The Police Complaints Commision look into each shooting. I imagine it's the same in most countries, the shooting has to be seen to be justified...or not. I don't think routinely armed police officers in the US can shoot people without there being an enquiry afterwards.


----------



## MaxiMe (Aug 8, 2011)

Tez3 said:


> The Police Complaints Commision look into each shooting. I imagine it's the same in most countries, the shooting has to be seen to be justified...or not. I don't think routinely armed police officers in the US can shoot people without there being an enquiry afterwards.



Thanks, I thought that would be the case, but no being a LEO I figured best to check. The articles seem to be sort of stressing that point a little. If it's SOP then it's not anything out of the ordinary.


----------



## Tez3 (Aug 8, 2011)

MaxiMe said:


> Thanks, I thought that would be the case, but no being a LEO I figured best to check. The articles seem to be sort of stressing that point a little. If it's SOP then it's not anything out of the ordinary.



You need to have an outside agency or someone outside of the officers chain of command look at a shooting to make sure it was all above board, it's fairer on the officer who then knows he's in the clear, there's no suspicions or blame hanging over him/her. It's fair for the public as well to know that officers aren't taking the law into their own hands. if it turns out to be unjustified people need to know that too.
I imagine that the articles are stressing it to show demonstrators and others perhaps that it won't be whitewashed and proper procedures were in place.


----------



## billc (Aug 8, 2011)

I was driving around with the news on the radio when the reporter for ABC news gave a quick report on the riots.  The reporter said that rioting continued in south london or something like that and then he said, the riots were in response to the police shooting and killing a father of four.  Foolish me, I waited a second to here more but that was it.  So, do British police just shoot fathers of 4 for no reason?  I have read a couple of the newspaper articles on the shooting incident and the posts here on the study so I have an idea of what actually happened.  Come on though, the media is so reflexively anti-police they don't even see it.


----------



## MA-Caver (Aug 8, 2011)

See it in pictures... pretty bad. 
http://totallycoolpix.com/2011/08/the-london-riots/


----------



## billc (Aug 8, 2011)

The radio guy tonight said the idiots might be spreading to other parts of London.  Are these riots in the other parts about the shooting or is it just rioting for the sake of rioting?


----------



## Carol (Aug 8, 2011)

News here just said rioters were arrested for attempted murder of a police officer.  Horrible.    

Sent from my DROIDX using Tapatalk


----------



## Tez3 (Aug 9, 2011)

billcihak said:


> The radio guy tonight said the idiots might be spreading to other parts of London. Are these riots in the other parts about the shooting or is it just rioting for the sake of rioting?

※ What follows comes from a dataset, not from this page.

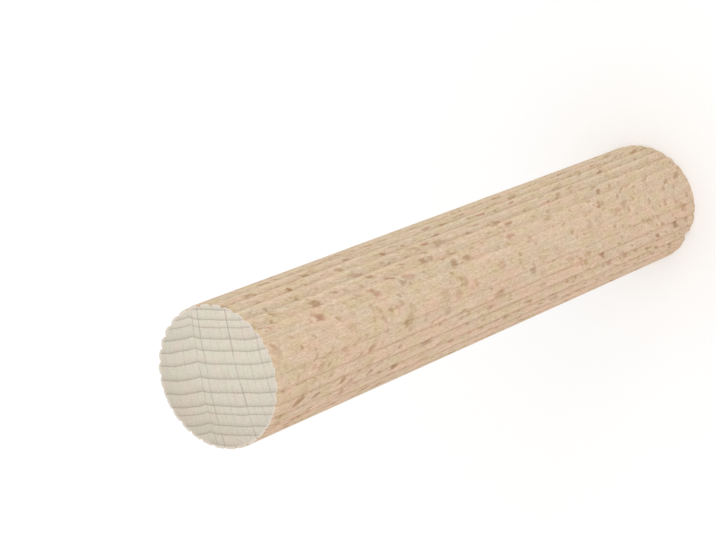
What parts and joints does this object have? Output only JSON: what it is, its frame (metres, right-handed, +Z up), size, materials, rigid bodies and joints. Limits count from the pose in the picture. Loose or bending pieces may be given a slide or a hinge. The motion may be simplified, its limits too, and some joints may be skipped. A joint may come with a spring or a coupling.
{
  "type": "fluted dowel rod",
  "caption": "Round beech dowel rod with shallow rolled flutes along its whole length and plain sawn ends.",
  "frame": {"origin": "on the surface that the rod stands on, at the middle of its lower sawn end", "axes": "+Z up along the rod's axis, from the lower sawn end to the upper one, +X through the crest of a ridge, +Y across"},
  "size_m": [0.02, 0.02, 0.1175],
  "materials": {
    "beech": "bare beech, turned and rolled, matt, with paler sawn end grain"
  },
  "bodies": {
    "root": {"fluted_rod": "beech"}
  },
  "joints": []
}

I doubt the rioters know or care about protests, they are looting and rioting, pure criminality. Some are jumping on the bandwagon wringing their hands saying the poor are rising up, if that's so the 'poor' are richer than I am because I can't afford the designer clothes they are rioting in! the shops being targetted are consumer shops, electrical outlets, furniture shops etc. It's gangs helping themselves and setting fire to buildings just because they want to. Ask them about the shooting and you will get blank looks just before they hit you and steal your valuables.

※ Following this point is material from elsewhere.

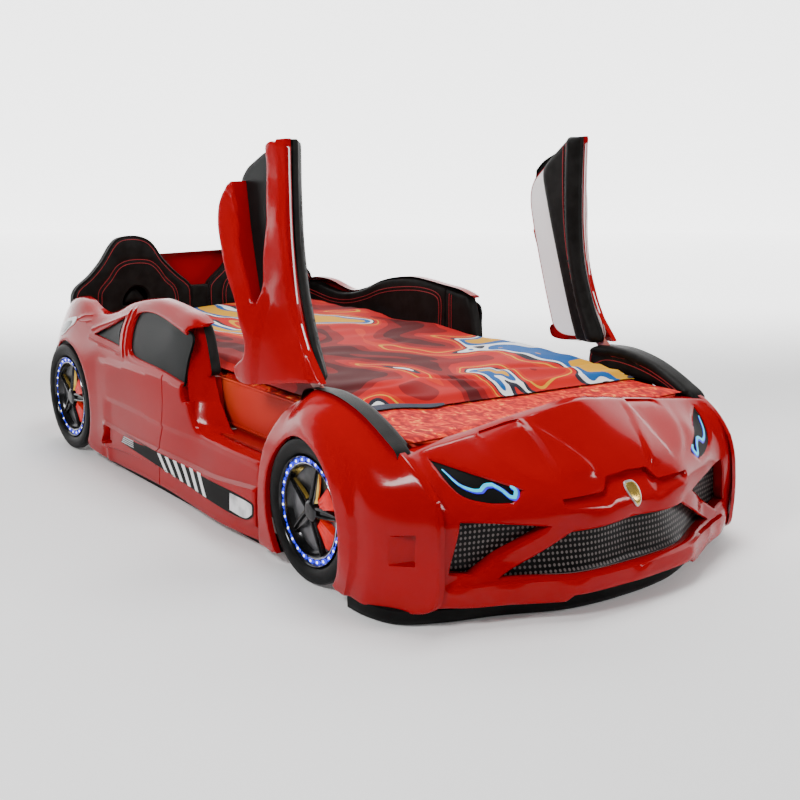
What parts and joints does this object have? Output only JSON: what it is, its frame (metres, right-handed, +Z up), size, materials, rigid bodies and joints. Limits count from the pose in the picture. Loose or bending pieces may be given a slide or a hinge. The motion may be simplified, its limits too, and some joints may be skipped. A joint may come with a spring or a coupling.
{
  "type": "race car bed",
  "caption": "Single bed shaped like a low race car, with raised side doors, padded leather sides, light-ring wheels, mattress and folded duvet.",
  "frame": {"origin": "middle of the bed's bounding box on the floor", "axes": "+Z up, -Y towards the car's nose, +X to the right for someone facing +Y; the bed is symmetric about the YZ plane"},
  "size_m": [1.196, 2.318, 1.052],
  "materials": {
    "board": "MDF board, matt",
    "pine": "planed pine, unpainted",
    "plinth": "black, matt",
    "body_red": "vacuum-formed ABS, high gloss red",
    "window": "dark grey satin panel",
    "lining": "white, smooth",
    "leather": "black leatherette with red double stitching",
    "steel": "powder-coated steel",
    "tyre": "black moulded tyre, satin",
    "rim": "black chrome with gold edges",
    "light_ring": "blue light ring, lit",
    "brake_disc": "grey, turned",
    "caliper": "red",
    "cap": "black",
    "grille": "black perforated sheet",
    "lamp": "black gloss lens",
    "light_strip": "cyan light strip, lit",
    "badge": "silver and black plain disc",
    "band": "printed film, black to silver",
    "mattress_cover": "printed cotton cover",
    "duvet_print": "printed cotton duvet"
  },
  "bodies": {
    "bed": {"beam_legs": "plinth", "brake_calipers": "caliper", "brake_discs": "brake_disc", "console_pad": "leather", "corner_posts": "pine", "corner_windows": "window", "duvet": "duvet_print", "foot_board": "board", "front_fender_left": "body_red", "front_fender_right": "body_red", "grille_centre": "grille", "head_board": "board", "headlight_left": "lamp", "headlight_right": "lamp", "headrest_inserts": "leather", "hinge_brackets": "steel", "hinge_pins": "steel", "light_rings": "light_ring", "light_strips": "light_strip", "mattress": "mattress_cover", "middle_beam": "pine", "nose_badge": "badge", "nose_skin": "body_red", "plinth_front": "plinth", "plinth_rear": "plinth", "plinth_sides": "plinth", "quarter_discs": "badge", "quarter_windows": "window", "rear_panel": "body_red", "rims": "rim", "seat_pad_left": "leather", "seat_pad_right": "leather", "side_board_left": "board", "side_board_right": "board", "side_grilles": "grille", "side_pad_left": "leather", "side_pad_right": "leather", "side_skin_left": "body_red", "side_skin_right": "body_red", "sill_bands": "band", "slat_rails": "pine", "slats": "pine", "tyre_front_left": "tyre", "tyre_front_right": "tyre", "tyre_rear_left": "tyre", "tyre_rear_right": "tyre", "wheel_caps": "cap", "wheel_mounts": "pine", "wing_pad_left": "leather", "wing_pad_right": "leather"},
    "left_door": {"door_shell_left": "body_red", "door_window_left": "window", "door_lining_left": "lining", "door_trim_left": "leather", "door_arm_left": "steel"},
    "right_door": {"door_shell_right": "body_red", "door_window_right": "window", "door_lining_right": "lining", "door_trim_right": "leather", "door_arm_right": "steel"}
  },
  "joints": [
    {"name": "left_door_swing", "type": "hinge", "parent": "bed", "child": "left_door", "pos_m": [-0.485, -0.545, 0.457], "axis": [-1, 0, 0], "range_deg": [0, 69]},
    {"name": "right_door_swing", "type": "hinge", "parent": "bed", "child": "right_door", "pos_m": [0.485, -0.545, 0.457], "axis": [-1, 0, 0], "range_deg": [0, 69]}
  ]
}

The guy that was shot was being arrested for gang and drug related offences, he was carrying a gun, a police officer was injured and another had a bullet wedged in his radio after he was shot at.


----------



## billc (Aug 9, 2011)

Do the cops at least get to use tear gas on the jerks or are they restricted in how they respond?


----------



## Jenna (Aug 9, 2011)

I have to admit that is the most frightened I have been in a while, I have not seen riot police close up like this in Camden ever before.  These rioters are nothing more than mindless criminals simply out to loot stores.  This is not about a shooting, lawful or otherwise; this is not about social deprivation let alone budgetary squeezes, this is about pure greed and gratuitous criminality.  The High Street is a mess.  Actions of these people - and many are not youths now and but older guys orchestrating shop robberies - their actions will simply drive tourism and business away.  It is frustrating.  There were people on the street, shop owners and community workers trying to stop them last night and but they were busy on their BBs deciding amongst theirselves which stores to raid next.  I do not know what to think or do.


----------



## Razor (Aug 9, 2011)

These scenes will be a great advertisement for the Olympics next year. 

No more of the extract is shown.